In the fall and spring semesters, universities are effectively a cartel. Students are in the same position as New York restaurants looking for trash haulers when the Mafia ran that show. If you’re a student at Anywhere U*, and you want to take a biology course, you can’t go to another school to take it. Well maybe you can, but you will have to make some special arrangement. But at least you don’t have to worry that the Provost is going to pull you aside to have a chat about kneecaps and baseball bats. Aside from that, to a great extent, each school is the company store.
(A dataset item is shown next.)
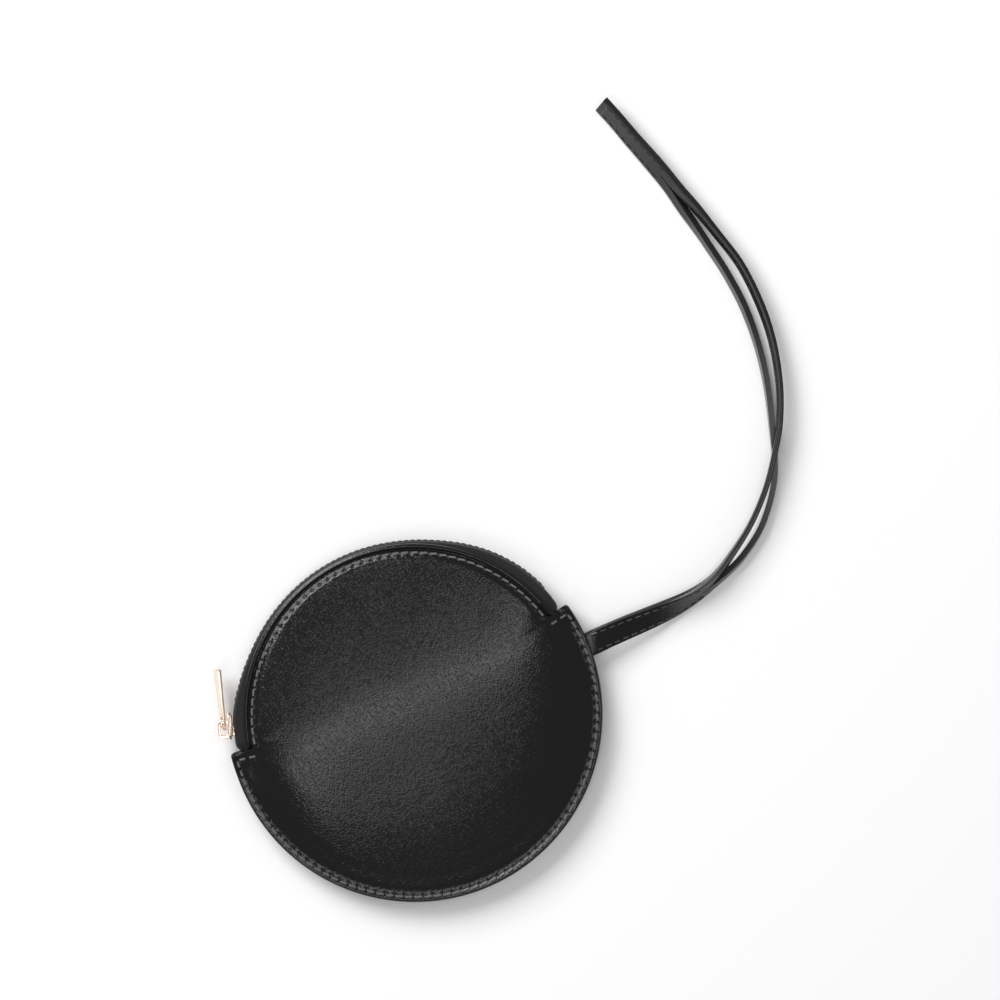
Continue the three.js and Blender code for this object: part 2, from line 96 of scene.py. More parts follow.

Then, in the heat of summer, the cartel melts, and higher ed becomes a free market. Students can shop around, while schools scramble to compete and offer what the market demands. And here is what the market, i.e.students, want:
- online courses (i.e., courses where you don’t have to show
up)
- courses that don’t interfere with summer vacation,
which means
- courses that last only a short time – three
weeks or so
- courses that end by mid-June or that don’t
start until the second week of August
- courses that last only a short time – three
- courses that meet a requirement
A market means competition and flexibility not just in scheduling but in pricing as well. A university nearby was offering a tuition deal – take one course at full fare, get a second course at half price.** They’re also charging an additional $120 fee for online courses, not, I suspect, because online courses are more expensive to run, but because it’s what the market will bear.
As technology increasingly loosens the bonds of time and place, and as students are free to move about the Internet, education will more resemble this summertime market. I have seen the future and it is summer school. These changes also mean that I need to revise my idea of what the university is all about. I’ve been clunking along with an outdated model, thinking of our enterprise as education. No doubt that goes on. Sometimes. But the better model is the economic one that sees teacher and students activity as commerce – not teaching and learning but selling and buying. Students aren’t getting an education so much as they are buying credits. And that’s what we’re selling.
*My favorite generic university name is the one coined by David Galef – U of All People.
** At least, this is what colleagues here told me. On the school’s website I could not find any specific offer, but the Website did have a link to “Summer Session, Discounted Tuition.”